═══ Recorded data

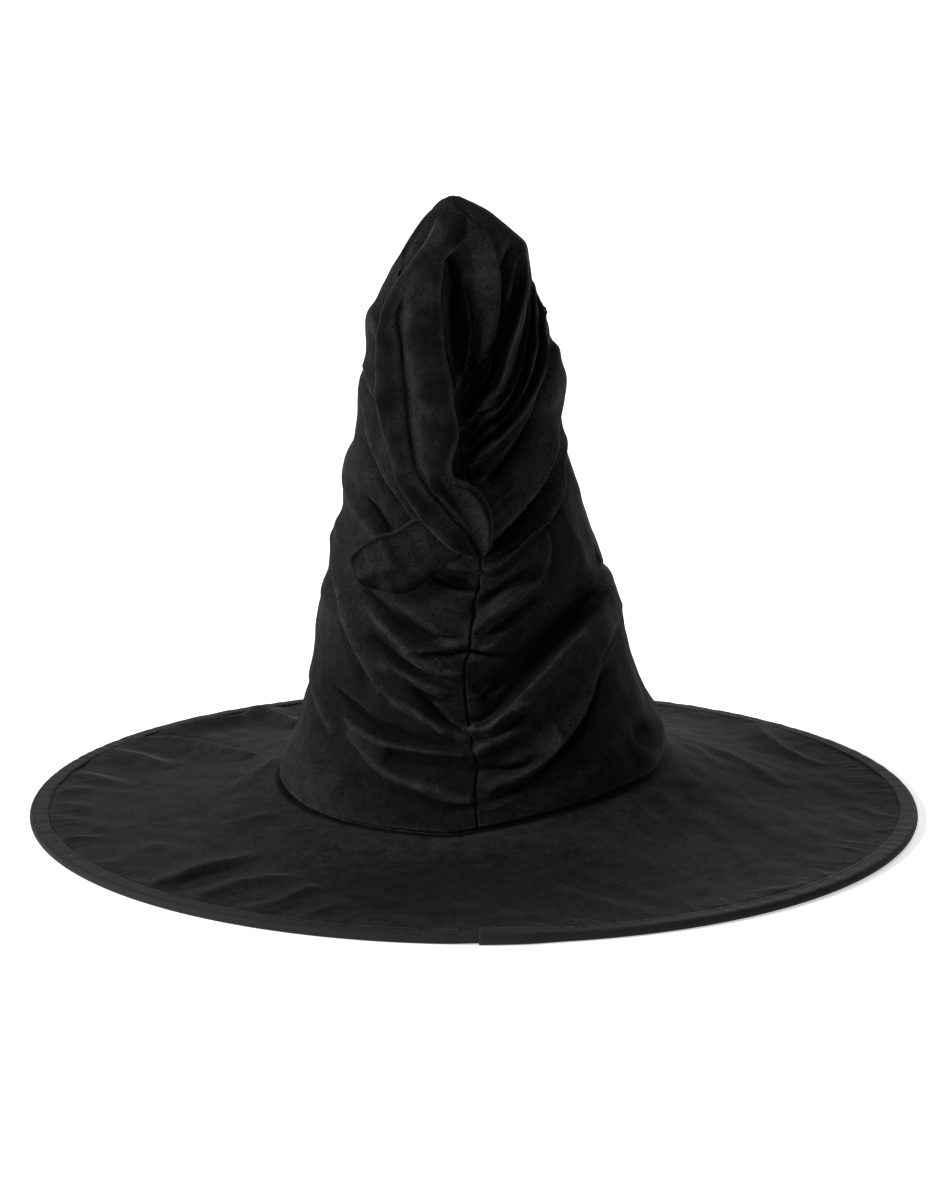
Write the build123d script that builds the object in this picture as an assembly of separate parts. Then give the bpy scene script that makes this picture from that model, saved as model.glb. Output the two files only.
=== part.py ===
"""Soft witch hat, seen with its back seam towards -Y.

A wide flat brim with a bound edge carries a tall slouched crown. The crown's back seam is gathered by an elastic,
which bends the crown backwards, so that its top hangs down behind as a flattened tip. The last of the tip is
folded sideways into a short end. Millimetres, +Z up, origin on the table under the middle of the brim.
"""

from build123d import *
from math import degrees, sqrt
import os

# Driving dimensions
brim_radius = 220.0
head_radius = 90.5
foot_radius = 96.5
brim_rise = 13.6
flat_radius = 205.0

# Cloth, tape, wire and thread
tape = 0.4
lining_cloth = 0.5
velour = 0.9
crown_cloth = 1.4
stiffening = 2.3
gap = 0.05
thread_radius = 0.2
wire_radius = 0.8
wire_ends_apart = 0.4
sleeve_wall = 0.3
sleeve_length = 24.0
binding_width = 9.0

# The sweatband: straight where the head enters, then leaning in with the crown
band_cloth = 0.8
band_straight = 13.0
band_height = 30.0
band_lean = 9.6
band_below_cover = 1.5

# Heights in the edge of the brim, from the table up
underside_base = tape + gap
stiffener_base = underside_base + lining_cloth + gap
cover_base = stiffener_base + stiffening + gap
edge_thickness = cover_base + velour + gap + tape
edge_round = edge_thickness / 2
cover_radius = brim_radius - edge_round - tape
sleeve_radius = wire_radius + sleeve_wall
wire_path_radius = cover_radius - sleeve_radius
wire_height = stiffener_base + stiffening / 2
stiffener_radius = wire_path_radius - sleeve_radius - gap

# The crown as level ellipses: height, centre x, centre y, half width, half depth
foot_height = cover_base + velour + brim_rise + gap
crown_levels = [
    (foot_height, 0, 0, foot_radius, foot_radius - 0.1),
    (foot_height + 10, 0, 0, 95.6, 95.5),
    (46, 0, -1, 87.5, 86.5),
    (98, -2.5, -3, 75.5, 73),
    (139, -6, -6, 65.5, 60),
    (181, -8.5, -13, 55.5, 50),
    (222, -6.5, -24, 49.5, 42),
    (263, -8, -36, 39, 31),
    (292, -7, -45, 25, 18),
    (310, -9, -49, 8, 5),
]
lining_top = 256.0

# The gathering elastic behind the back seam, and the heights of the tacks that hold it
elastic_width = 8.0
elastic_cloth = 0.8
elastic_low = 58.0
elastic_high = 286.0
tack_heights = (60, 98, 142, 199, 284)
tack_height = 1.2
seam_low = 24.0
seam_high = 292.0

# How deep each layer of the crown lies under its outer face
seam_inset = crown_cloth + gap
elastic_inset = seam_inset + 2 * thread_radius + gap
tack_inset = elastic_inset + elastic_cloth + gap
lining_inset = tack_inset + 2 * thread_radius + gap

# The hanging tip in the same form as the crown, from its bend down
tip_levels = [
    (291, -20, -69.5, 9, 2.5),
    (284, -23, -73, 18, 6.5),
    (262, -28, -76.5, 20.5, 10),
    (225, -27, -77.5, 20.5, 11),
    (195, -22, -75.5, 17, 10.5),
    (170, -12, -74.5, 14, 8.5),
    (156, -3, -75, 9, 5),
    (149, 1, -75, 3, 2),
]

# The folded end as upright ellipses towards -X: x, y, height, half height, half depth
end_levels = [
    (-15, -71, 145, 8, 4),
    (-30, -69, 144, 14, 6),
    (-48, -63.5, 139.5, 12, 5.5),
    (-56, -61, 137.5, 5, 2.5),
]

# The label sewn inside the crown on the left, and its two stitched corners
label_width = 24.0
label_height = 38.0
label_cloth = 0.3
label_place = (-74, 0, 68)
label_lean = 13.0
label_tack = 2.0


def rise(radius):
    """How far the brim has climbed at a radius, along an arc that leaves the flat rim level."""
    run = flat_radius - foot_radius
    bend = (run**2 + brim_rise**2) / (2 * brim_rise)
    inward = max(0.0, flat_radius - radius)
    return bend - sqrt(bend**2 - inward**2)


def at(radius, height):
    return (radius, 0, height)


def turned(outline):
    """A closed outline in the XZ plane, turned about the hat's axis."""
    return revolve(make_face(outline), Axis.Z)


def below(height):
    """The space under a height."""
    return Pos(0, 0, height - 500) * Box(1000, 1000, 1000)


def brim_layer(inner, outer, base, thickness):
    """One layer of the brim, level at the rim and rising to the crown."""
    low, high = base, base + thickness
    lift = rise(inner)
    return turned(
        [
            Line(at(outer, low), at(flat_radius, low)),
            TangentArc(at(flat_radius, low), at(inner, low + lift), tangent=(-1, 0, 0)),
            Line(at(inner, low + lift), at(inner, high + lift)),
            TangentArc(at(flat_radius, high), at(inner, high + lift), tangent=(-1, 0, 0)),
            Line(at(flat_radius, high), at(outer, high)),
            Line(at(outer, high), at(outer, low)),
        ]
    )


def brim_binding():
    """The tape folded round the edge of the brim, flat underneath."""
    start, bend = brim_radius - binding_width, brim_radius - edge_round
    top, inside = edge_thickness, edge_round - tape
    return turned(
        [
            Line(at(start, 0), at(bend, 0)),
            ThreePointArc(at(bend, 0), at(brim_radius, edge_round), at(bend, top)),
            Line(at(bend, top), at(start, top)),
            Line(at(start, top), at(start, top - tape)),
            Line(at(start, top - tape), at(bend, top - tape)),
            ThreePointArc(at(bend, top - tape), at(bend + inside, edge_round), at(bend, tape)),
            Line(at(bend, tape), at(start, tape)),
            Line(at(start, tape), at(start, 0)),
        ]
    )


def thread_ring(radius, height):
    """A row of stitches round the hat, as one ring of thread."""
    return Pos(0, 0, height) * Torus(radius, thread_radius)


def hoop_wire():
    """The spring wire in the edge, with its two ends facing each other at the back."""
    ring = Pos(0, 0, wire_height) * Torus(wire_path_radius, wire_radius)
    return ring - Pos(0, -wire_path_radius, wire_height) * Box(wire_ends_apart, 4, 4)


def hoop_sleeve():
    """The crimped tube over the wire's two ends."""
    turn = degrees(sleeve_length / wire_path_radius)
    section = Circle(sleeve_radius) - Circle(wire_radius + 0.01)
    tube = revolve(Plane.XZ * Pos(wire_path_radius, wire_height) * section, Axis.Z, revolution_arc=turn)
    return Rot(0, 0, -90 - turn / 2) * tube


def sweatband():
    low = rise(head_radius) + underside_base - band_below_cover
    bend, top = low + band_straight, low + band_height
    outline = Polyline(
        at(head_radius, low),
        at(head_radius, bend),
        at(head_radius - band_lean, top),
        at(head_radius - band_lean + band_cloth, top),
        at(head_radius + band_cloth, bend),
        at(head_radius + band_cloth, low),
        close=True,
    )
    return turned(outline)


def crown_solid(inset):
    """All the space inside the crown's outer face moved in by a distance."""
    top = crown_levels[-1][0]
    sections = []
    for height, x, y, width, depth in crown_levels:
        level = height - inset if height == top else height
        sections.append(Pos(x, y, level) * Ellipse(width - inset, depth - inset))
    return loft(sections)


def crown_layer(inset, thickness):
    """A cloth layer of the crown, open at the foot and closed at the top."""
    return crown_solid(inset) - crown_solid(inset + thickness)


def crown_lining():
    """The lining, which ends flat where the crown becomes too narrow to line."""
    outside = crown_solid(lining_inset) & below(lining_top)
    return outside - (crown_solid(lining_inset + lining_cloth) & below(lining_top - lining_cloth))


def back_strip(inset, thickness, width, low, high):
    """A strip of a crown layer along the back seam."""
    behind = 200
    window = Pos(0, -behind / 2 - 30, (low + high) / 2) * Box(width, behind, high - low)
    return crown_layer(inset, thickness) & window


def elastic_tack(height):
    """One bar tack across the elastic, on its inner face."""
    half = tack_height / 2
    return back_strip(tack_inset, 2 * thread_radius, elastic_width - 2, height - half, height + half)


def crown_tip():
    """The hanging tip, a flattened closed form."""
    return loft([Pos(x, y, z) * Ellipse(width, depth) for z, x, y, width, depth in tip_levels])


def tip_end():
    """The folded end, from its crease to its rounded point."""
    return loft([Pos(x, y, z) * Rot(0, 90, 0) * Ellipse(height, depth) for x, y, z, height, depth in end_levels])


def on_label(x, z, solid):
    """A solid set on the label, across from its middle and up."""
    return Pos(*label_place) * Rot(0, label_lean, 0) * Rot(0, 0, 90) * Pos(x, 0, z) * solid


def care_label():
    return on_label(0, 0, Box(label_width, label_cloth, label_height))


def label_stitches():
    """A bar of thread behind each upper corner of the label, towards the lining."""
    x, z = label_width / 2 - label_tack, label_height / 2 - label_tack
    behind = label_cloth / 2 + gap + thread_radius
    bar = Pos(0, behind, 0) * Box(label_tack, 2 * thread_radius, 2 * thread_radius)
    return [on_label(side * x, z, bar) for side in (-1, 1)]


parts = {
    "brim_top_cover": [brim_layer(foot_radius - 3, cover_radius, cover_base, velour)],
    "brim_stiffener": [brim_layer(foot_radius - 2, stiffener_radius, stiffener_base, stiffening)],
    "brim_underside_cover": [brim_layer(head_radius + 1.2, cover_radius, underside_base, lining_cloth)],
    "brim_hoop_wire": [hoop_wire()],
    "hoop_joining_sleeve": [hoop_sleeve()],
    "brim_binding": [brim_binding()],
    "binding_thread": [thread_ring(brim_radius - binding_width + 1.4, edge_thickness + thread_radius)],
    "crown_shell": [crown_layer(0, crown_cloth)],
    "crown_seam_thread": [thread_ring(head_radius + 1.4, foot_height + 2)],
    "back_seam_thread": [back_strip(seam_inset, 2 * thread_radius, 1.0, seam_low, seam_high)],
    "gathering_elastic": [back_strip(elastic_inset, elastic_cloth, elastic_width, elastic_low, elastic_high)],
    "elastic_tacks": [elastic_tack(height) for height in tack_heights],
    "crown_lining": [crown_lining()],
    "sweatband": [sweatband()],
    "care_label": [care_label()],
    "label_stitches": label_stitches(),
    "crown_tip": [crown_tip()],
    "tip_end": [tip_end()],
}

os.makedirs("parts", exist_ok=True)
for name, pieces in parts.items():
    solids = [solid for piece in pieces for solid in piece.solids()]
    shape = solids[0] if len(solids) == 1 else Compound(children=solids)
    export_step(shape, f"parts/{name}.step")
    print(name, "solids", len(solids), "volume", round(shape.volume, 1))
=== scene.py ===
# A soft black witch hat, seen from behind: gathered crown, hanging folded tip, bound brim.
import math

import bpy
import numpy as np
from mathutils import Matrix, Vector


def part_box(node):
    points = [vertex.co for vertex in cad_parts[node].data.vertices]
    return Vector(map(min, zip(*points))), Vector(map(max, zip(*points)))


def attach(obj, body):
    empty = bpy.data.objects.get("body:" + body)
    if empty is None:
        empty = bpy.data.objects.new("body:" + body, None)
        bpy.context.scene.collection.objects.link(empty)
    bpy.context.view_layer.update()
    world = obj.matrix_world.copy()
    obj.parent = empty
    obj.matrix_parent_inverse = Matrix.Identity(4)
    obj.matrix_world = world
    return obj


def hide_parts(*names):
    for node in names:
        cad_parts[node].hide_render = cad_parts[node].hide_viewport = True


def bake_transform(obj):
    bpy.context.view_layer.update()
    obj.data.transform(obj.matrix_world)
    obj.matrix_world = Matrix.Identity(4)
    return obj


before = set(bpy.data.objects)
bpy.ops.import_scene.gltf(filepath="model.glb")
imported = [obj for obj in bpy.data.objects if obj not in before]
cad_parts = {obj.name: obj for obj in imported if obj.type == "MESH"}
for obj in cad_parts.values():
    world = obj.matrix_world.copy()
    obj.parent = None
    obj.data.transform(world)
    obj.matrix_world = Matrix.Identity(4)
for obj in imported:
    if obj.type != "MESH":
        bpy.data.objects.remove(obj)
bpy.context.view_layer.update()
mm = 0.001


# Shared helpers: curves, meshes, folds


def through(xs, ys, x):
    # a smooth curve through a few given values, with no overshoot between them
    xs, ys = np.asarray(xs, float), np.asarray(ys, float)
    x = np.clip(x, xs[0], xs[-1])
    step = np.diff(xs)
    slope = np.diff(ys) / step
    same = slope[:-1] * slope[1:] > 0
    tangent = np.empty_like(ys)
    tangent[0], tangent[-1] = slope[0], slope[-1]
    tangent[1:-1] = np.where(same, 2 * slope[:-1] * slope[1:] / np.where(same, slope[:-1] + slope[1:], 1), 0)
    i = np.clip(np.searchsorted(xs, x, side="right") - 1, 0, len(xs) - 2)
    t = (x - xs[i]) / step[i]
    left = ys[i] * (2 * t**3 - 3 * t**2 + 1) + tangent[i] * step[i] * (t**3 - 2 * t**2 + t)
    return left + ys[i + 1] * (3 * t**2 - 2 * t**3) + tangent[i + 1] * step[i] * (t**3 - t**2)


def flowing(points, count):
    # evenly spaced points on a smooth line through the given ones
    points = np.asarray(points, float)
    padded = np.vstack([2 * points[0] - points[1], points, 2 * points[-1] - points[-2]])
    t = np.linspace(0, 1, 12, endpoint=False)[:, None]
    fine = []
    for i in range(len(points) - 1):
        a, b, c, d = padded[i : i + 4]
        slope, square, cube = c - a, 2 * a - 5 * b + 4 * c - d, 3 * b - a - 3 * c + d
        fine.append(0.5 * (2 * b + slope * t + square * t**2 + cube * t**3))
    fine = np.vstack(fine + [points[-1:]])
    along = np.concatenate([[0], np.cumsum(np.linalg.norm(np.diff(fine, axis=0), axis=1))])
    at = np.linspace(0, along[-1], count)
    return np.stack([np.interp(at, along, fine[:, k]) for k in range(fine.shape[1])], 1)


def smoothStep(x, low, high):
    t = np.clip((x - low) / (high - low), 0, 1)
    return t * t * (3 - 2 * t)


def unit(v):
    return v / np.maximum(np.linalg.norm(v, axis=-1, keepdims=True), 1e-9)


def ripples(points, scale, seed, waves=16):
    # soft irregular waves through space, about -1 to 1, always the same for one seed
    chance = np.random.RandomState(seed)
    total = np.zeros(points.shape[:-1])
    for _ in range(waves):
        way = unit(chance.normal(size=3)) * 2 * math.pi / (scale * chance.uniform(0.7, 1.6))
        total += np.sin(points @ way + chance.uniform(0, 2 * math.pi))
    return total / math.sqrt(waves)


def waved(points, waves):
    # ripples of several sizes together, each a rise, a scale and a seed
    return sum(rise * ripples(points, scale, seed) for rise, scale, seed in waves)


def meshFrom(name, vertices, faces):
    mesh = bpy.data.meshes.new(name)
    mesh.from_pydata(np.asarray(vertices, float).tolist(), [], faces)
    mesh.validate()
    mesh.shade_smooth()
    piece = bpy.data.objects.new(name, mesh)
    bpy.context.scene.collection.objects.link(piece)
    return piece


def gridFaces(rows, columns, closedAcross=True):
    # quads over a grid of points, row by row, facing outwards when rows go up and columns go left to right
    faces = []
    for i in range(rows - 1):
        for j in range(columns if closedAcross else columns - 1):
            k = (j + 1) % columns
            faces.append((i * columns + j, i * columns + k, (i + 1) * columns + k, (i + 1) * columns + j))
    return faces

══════

As listed above, the lines from the line with "for name, pieces" to the line with "# Shared helpers: curves, meshes, folds" are to be echoed exactly, with both ends included and nothing added.

for name, pieces in parts.items():
    solids = [solid for piece in pieces for solid in piece.solids()]
    shape = solids[0] if len(solids) == 1 else Compound(children=solids)
    export_step(shape, f"parts/{name}.step")
    print(name, "solids", len(solids), "volume", round(shape.volume, 1))
=== scene.py ===
# A soft black witch hat, seen from behind: gathered crown, hanging folded tip, bound brim.
import math

import bpy
import numpy as np
from mathutils import Matrix, Vector


def part_box(node):
    points = [vertex.co for vertex in cad_parts[node].data.vertices]
    return Vector(map(min, zip(*points))), Vector(map(max, zip(*points)))


def attach(obj, body):
    empty = bpy.data.objects.get("body:" + body)
    if empty is None:
        empty = bpy.data.objects.new("body:" + body, None)
        bpy.context.scene.collection.objects.link(empty)
    bpy.context.view_layer.update()
    world = obj.matrix_world.copy()
    obj.parent = empty
    obj.matrix_parent_inverse = Matrix.Identity(4)
    obj.matrix_world = world
    return obj


def hide_parts(*names):
    for node in names:
        cad_parts[node].hide_render = cad_parts[node].hide_viewport = True


def bake_transform(obj):
    bpy.context.view_layer.update()
    obj.data.transform(obj.matrix_world)
    obj.matrix_world = Matrix.Identity(4)
    return obj


before = set(bpy.data.objects)
bpy.ops.import_scene.gltf(filepath="model.glb")
imported = [obj for obj in bpy.data.objects if obj not in before]
cad_parts = {obj.name: obj for obj in imported if obj.type == "MESH"}
for obj in cad_parts.values():
    world = obj.matrix_world.copy()
    obj.parent = None
    obj.data.transform(world)
    obj.matrix_world = Matrix.Identity(4)
for obj in imported:
    if obj.type != "MESH":
        bpy.data.objects.remove(obj)
bpy.context.view_layer.update()
mm = 0.001


# Shared helpers: curves, meshes, folds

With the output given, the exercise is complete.